For households, a firmer Canadian dollar works in very practical ways. It can make imported goods cheaper, from U.S.-made cars to electronics and packaged goods, and that can help ease some inflation pressure at the till. It also makes trips abroad less expensive because each Canadian dollar buys more U.S. currency. The downside lands on exporters, especially manufacturers, resource companies and businesses that rely heavily on U.S. sales, because their goods become pricier for foreign buyers once the loonie rises.

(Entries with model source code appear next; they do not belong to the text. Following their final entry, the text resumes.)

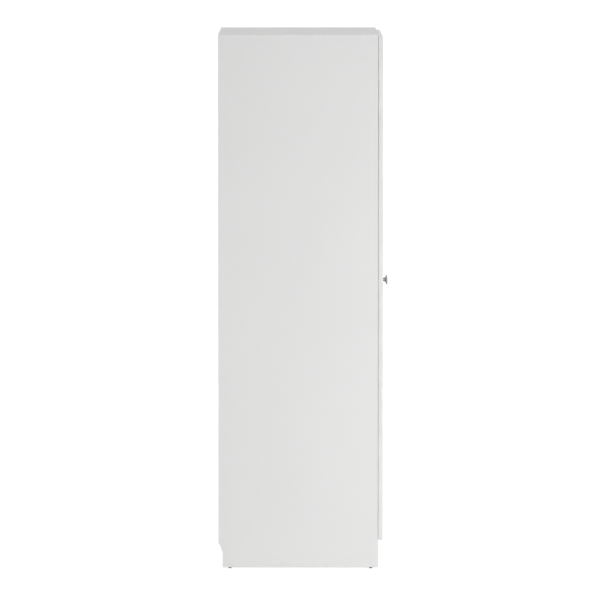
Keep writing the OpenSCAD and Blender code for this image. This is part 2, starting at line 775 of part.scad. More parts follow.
// Cups, let into the doors, with bosses inside for their pins
module cup_boss(p, z0, z1) {
    both_ways() slab(z0, z1) {
        disc(p, eye_r);
        translate([p.x - eye_r, p.y]) square([2 * eye_r, cup_floor_y - p.y + cup_wall / 2]);
    }
}
module hinge_cup() {
    difference() {
        union() {
            difference() {
                to_back([cup_x, door_gap, 0]) cylinder(r = cup_r, h = cup_deep);
                to_back([cup_x, door_gap - cut, 0])
                    cylinder(r = cup_r - cup_wall, h = cup_deep - cup_wall + cut);
            }
            cup_boss(cup_inner_pin, inner_boss_z0, inner_boss_z1);
            cup_boss(cup_outer_pin, outer_boss_z0, outer_boss_z1);
            both_ways() cup_wing();
        }
        both_ways() slab(-cut, cheek_z1) disc(cup_outer_pin, pin_r + pin_press);
        both_ways() slab(-cut, inner_boss_z1 + cut) disc(cup_inner_pin, pin_r + pin_press);
        for (s = [-1, 1]) to_front([cup_screw_x, door_gap - cup_wing_t, s * cup_screw_pitch / 2])
            countersunk_hole(cup_screw_d, cup_screw_l);
    }
}
module cup_wing() {
    y = door_gap - cup_wing_t;
    end_z = cup_screw_pitch / 2;
    difference() {
        union() {
            block([cup_screw_x - cup_wing_half, y, cup_wing_z],
                [cup_screw_x + cup_wing_half, door_gap, end_z]);
            to_back([cup_screw_x, y, end_z]) cylinder(r = cup_wing_half, h = cup_wing_t);
        }
        to_back([cup_x, y - cut, 0]) cylinder(r = cup_r - cup_wall, h = cup_wing_t + 2 * cut);
    }
}
module cup_pins() {
    at_hinges() {
        slab(-inner_boss_z1, inner_boss_z1) disc(cup_inner_pin, pin_r);
        both_ways() slab(pin_gap_z, outer_boss_z1) disc(cup_outer_pin, pin_r);
    }
}
module cup_screws() {
    at_hinges() for (s = [-1, 1]) to_front([cup_screw_x, door_gap - cup_wing_t, s * cup_screw_pitch / 2])
        countersunk_screw(cup_screw_d - 2 * fit, cup_screw_l);
}

// Inner links: one bar in the middle of each hinge, with a sleeve round the arm's inner pin
module inner_link() {
    difference() {
        union() {
            slab(-inner_link_z, inner_link_z) {
                disc(cup_inner_pin, eye_r);
                disc(arm_inner_pin, eye_r);
                bar(cup_inner_pin, arm_inner_pin, link_half);
            }
            slab(-sleeve_z, sleeve_z) disc(arm_inner_pin, sleeve_r);
        }
        slab(-sleeve_z - cut, sleeve_z + cut) disc(arm_inner_pin, pin_r + fit);
        slab(-sleeve_z - cut, sleeve_z + cut) disc(cup_inner_pin, pin_r + fit);
    }
}

// Outer links: a pair of bent plates on each hinge, slotted round the arm's outer pin. They
// are drawn along X from the cup's outer pin.
module slot_shape(r) {
    x0 = outer_l + slot_low;
    x1 = outer_l + slot_high;
    disc([x0, 0], r);
    disc([x1, 0], r);
    translate([x0, -r]) square([x1 - x0, 2 * r]);
}
module outer_link() {
    h = plate_half;
    translate(cup_outer_pin) rotate(atan2(outer_way.y, outer_way.x)) difference() {
        union() {
            disc([0, 0], eye_r);
            polygon([
                [0, h], [outer_bend_in.x, outer_bend_in.y + h],
                [outer_bend_out.x, outer_bend_out.y + h], [outer_l, h],
                [outer_l, -h], [outer_bend_out.x, outer_bend_out.y - h],
                [outer_bend_in.x, outer_bend_in.y - h], [0, -h]
            ]);
            slot_shape(slot_r + slot_wall);
        }
        disc([0, 0], pin_r + fit);
        slot_shape(slot_r);
    }
}
module outer_links() { at_hinges() both_ways() slab(outer_link_z0, outer_link_z1) outer_link(); }

// The pieces, each of the left ones mirrored for the right side
module left_side_board() color("whitesmoke") side_board();
module right_side_board() color("whitesmoke") right_side() side_board();
module left_back_leaf() color("gainsboro") back_leaf();
module right_back_leaf() color("gainsboro") right_side() back_leaf();
module rail_sockets() color("silver") both_sides() rail_socket();
module wall_brackets() color("lightgray") both_sides() wall_bracket();
module left_door_board() color("whitesmoke") door_board();
module right_door_board() color("whitesmoke") right_side() door_board();
module left_door_long_edging() color("white") door_long_edging();
module right_door_long_edging() color("white") right_side() door_long_edging();
module left_door_short_edging() color("white") door_short_edging();
module right_door_short_edging() color("white") right_side() door_short_edging();
module left_knob() color("darkgray") knob();
module right_knob() color("darkgray") right_side() knob();
module left_knob_screw() color("gray") knob_screw();
module right_knob_screw() color("gray") right_side() knob_screw();
module left_hinge_plates() color("lightgray") at_hinges() hinge_plate();
module right_hinge_plates() color("lightgray") right_side() at_hinges() hinge_plate();
module left_hinge_arms() color("silver") at_hinges() hinge_arm();
module right_hinge_arms() color("silver") right_side() at_hinges() hinge_arm();
module left_plate_screws() color("gray") plate_screws();
module right_plate_screws() color("gray") right_side() plate_screws();
module left_arm_screws() color("gray") arm_screws();
module right_arm_screws() color("gray") right_side() arm_screws();
module left_arm_pins() color("dimgray") arm_pins();
module right_arm_pins() color("dimgray") right_side() arm_pins();
module left_hinge_cups() color("silver") at_hinges() hinge_cup();
module right_hinge_cups() color("silver") right_side() at_hinges() hinge_cup();
module left_cup_pins() color("dimgray") cup_pins();
module right_cup_pins() color("dimgray") right_side() cup_pins();
module left_cup_screws() color("gray") cup_screws();
module right_cup_screws() color("gray") right_side() cup_screws();
module left_inner_links() color("silver") at_hinges() inner_link();
module right_inner_links() color("silver") right_side() at_hinges() inner_link();
module left_outer_links() color("silver") outer_links();
module right_outer_links() color("silver") right_side() outer_links();

left_side_board();
right_side_board();
top_board();
bottom_board();
plinth_board();
left_back_leaf();
right_back_leaf();
back_joining_strip();
upright_edging();
level_edging();
hat_shelf();
shelf_studs();
clothes_rail();
rail_sockets();
rail_socket_screws();
cam_locks();
cam_bolts();
wooden_dowels();
glides();
door_bumpers();
wall_brackets();
wall_bracket_screws();
left_door_board();
right_door_board();
left_door_long_edging();
left_door_short_edging();
right_door_long_edging();
right_door_short_edging();
left_knob();
right_knob();
left_knob_screw();
right_knob_screw();
left_hinge_plates();
right_hinge_plates();
left_hinge_arms();
right_hinge_arms();
left_plate_screws();
right_plate_screws();
left_arm_screws();
right_arm_screws();
left_arm_pins();
right_arm_pins();
left_hinge_cups();
right_hinge_cups();
left_cup_pins();
right_cup_pins();
left_cup_screws();
right_cup_screws();
left_inner_links();
right_inner_links();
left_outer_links();
right_outer_links();
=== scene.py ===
"""Wardrobe of coated boards: the camera, light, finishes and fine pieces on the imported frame."""

import json
import math

import bpy
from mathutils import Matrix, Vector

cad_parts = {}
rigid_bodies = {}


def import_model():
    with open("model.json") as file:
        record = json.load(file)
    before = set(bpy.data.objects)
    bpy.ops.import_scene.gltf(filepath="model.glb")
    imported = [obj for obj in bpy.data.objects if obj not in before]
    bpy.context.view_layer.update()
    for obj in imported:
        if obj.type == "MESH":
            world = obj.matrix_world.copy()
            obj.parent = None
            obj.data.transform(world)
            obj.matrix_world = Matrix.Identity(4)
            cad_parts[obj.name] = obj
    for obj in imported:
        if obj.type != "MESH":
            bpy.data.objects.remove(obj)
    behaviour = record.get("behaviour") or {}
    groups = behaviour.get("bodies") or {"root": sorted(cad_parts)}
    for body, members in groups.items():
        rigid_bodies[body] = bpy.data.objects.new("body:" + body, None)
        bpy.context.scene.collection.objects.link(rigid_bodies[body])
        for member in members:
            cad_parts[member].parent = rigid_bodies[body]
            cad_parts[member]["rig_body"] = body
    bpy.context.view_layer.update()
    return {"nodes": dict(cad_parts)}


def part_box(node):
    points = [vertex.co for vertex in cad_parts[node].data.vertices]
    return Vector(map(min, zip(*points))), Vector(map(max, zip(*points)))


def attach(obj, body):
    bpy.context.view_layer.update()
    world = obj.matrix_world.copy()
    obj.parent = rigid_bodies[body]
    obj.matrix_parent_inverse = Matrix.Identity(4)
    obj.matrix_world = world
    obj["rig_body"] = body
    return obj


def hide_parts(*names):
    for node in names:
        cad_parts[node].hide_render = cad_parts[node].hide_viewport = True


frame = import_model()
nodes = frame["nodes"]

MM = 0.001
X, Y, Z = range(3)
SIDES = ("left", "right")
COLOUR, VALUE, VECTOR = "NodeSocketColor", "NodeSocketFloat", "NodeSocketVector"

# Camera: a long lens, a little above the top, square on to the left side
CAMERA_AT = (-20.95, 0.0124, 2.3855)
CAMERA_DOWN = 4.1224     # degrees below level
CAMERA_LENS = 366.58     # millimetres
CAMERA_SENSOR = 36       # millimetres
CAMERA_REACH = 400       # metres


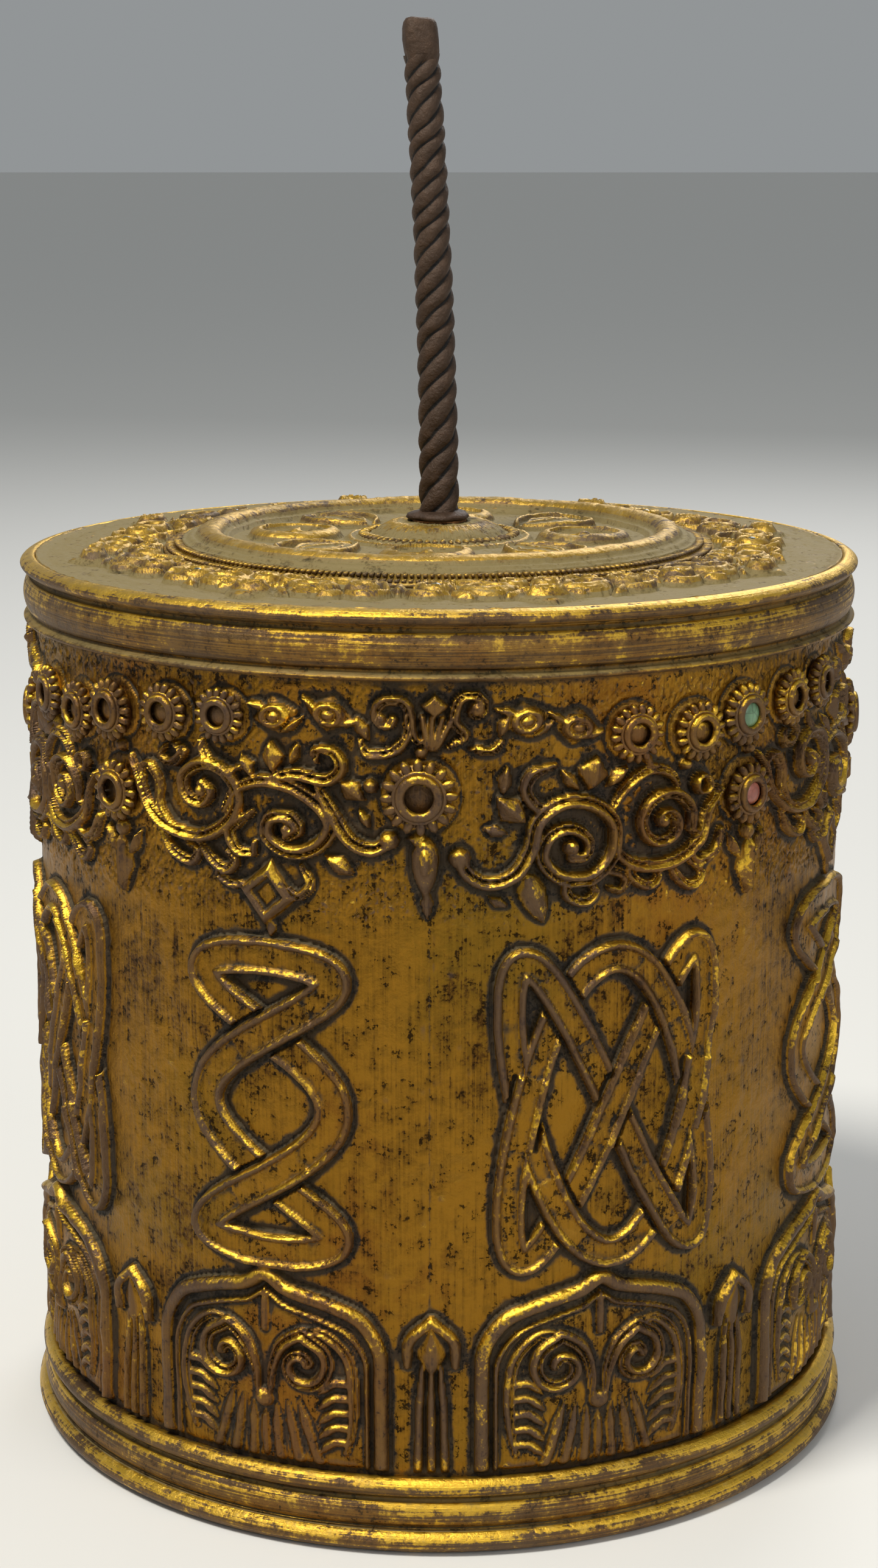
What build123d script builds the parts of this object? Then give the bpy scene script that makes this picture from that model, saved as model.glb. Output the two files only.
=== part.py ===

The bond market provided the immediate backdrop. TradingEconomics data showed Canada’s 10-year government bond yield eased to 3.54% from a near two-month high of 3.57% on July 14. A narrower yield advantage over the United States reduces one reason to hold U.S. dollars instead of Canadian dollars, and that shift can feed quickly into foreign-exchange trading. The opposite happened on June 18, when the Canadian dollar fell to a near 14-month low as yield spreads widened, underscoring how closely the currency tracks rate differentials.

Canadian dollar — Wikimedia Commons
National Museum of American History via Wikimedia Commons (Public domain)

The relationship is not accidental. A Bank of Canada staff analytical note titled Does US or Canadian Macro News Drive Canadian Bond Yields? found that macro news can move Canadian bond yields and that the Canadian dollar and long-term Government of Canada bond yields are linked. That makes the current move look less like a broad economic verdict than a market read on relative interest-rate expectations, bond yields and the central bank’s next steps.

Investors are still weighing whether the loonie’s strength reflects confidence in Canada’s economy or a temporary adjustment to rate expectations. For now, the currency is being supported by narrowing yield spreads and by traders reassessing how much return they can get from Canadian assets relative to U.S. ones.